TSexueller Kindesmissbrauch: Haftzeit für 75-Jährigen um ein Jahr verkürzt
Vor dem Landgericht Stade wurde am Donnerstag der Prozess gegen einen mutmaßlichen Millionenbetrüger aus der Samtgemeinde Selsingen fortgesetzt. Foto: Algermissen
Ein 75-jähriger Mann aus der Gemeinde Gnarrenburg ist am heutigen Donnerstag im Stader Landgericht zu einer Haftstrafe von fünfeinhalb Jahren wegen sexuellen Missbrauchs verurteilt worden.
Stade. „Es ging nicht um Schuld oder Unschuld des Angeklagten“, betonte Richterin Reinecker, die Vorsitzende der 4. Strafkammer des Landgerichtes zu Beginn der Urteilsverkündung. Die Beweisaufnahme im ersten Strafverfahren vor der 3. Strafkammer habe die Schuld zweifelsfrei bewiesen.
Der 75-Jährige habe im Zeitraum zwischen April 2020 und November 2021 mindestens fünfmal ein damals acht- beziehungsweise neunjähriges Mädchen sexuell missbraucht. Zwei der Taten wurden als schwerer sexueller Missbrauch gewertet. Das Kind lebte damals direkt neben dem Täter im Nachbarhaus.

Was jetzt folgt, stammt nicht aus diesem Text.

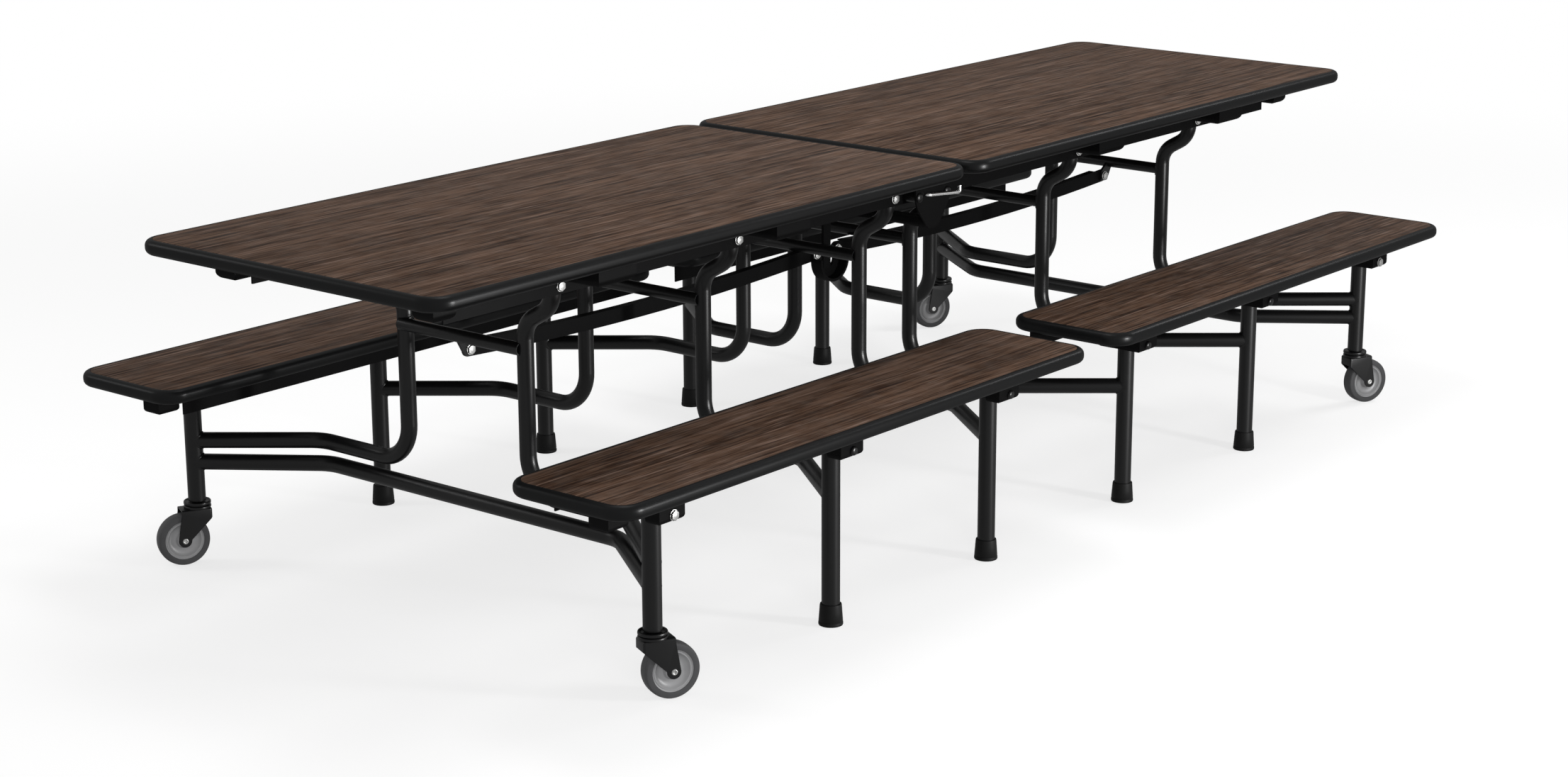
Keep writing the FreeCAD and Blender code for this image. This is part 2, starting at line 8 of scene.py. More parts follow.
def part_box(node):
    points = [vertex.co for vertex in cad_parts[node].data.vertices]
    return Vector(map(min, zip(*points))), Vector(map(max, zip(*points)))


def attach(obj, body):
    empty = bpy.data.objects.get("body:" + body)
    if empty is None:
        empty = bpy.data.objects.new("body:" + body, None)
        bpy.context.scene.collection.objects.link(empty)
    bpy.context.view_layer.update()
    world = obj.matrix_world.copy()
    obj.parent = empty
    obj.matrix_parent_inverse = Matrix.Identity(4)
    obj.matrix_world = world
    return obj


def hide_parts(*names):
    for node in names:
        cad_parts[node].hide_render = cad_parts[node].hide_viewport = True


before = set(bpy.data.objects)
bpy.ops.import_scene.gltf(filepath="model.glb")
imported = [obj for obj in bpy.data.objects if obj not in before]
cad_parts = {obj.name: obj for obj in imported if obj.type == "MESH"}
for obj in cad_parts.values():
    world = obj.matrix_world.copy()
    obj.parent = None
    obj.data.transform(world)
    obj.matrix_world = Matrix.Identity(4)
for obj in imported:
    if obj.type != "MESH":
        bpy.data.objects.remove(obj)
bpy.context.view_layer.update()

75-Jähriger legte Revision ein
Es herrschte ein Vertrauensverhältnis zwischen den Nachbarn. Das Kind nannte den heute 75-Jährigen und dessen Frau Opa und Oma. Der Verurteilte hatte nach dem ersten Urteil Revision eingelegt, so kam es jetzt zu einer sogenannten Wiedervorlage am Landgericht. Der Bundesgerichtshof bat darum, dass sich eine andere Strafkammer des Landgerichtes mit den positiven Aspekten des Angeklagten intensiver befassen solle.
Richterin Reinecker schilderte am Donnerstag noch einmal detailliert die Taten. Im November 2021 hatte sich das Mädchen ihren Eltern schließlich anvertraut und berichtete, was geschehen war. Die riefen die Polizei. Seit der ersten Urteilsverkündung im August 2024 ist der Mann in der JVA Bremervörde.
Die Richterin zählte am Donnerstag die positiven Aspekte des Angeklagten auf. Der 75-Jährige sei nicht vorbestraft und aufgrund seines hohen Alters und einer leichten Herzerkrankung „haft- und strafempfindlich“. Zudem liegen die Taten inzwischen vier beziehungsweise fünf Jahre zurück.
Aussage der Mutter über die Psyche ihrer Tochter unzulässig
Ein Gutachten habe zudem im ersten Prozess ergeben, dass es keine gravierenden gesundheitlichen Tatfolgen für das Kind gegeben habe. Die Aussage der Mutter in der vergangenen Woche konnte nicht verwertet werden, weil sie nicht im Rahmen der Beweisaufnahme erfolgte. Die Mutter hatte berichtet, dass es ihrer inzwischen 13-jährigen Tochter psychisch extrem schlecht gehen würde.
Im Urteil wurde aber auch auf die für den Angeklagten negativen Aspekte bei der Urteilsfindung eingegangen. Der Mann habe das sehr gute Vertrauensverhältnis zum Kind ausgenutzt. Das junge Kind sei absolut schutzbedürftig gewesen. Richterin Reinecker betonte schließlich, dass das Gericht im neuen Verfahren keine „Abweichungen des Tatbildes feststellen konnte, die die Taten als minderschweren Fall hätten einordnen lassen können“.
Die positiven Aspekte wurden allerdings in diesem Strafverfahren ein wenig höher gewichtet, sodass es nun zu einer Verurteilung in Höhe von fünfeinhalb Jahren Freiheitsstrafe kam. Im vergangenen Jahr lautete das Urteil noch sechseinhalb Jahre. Die Verteidiger hatten in ihrem Plädoyer eine Bewährungsstrafe gefordert. Gegen das Urteil kann innerhalb einer Woche Revision eingelegt werden.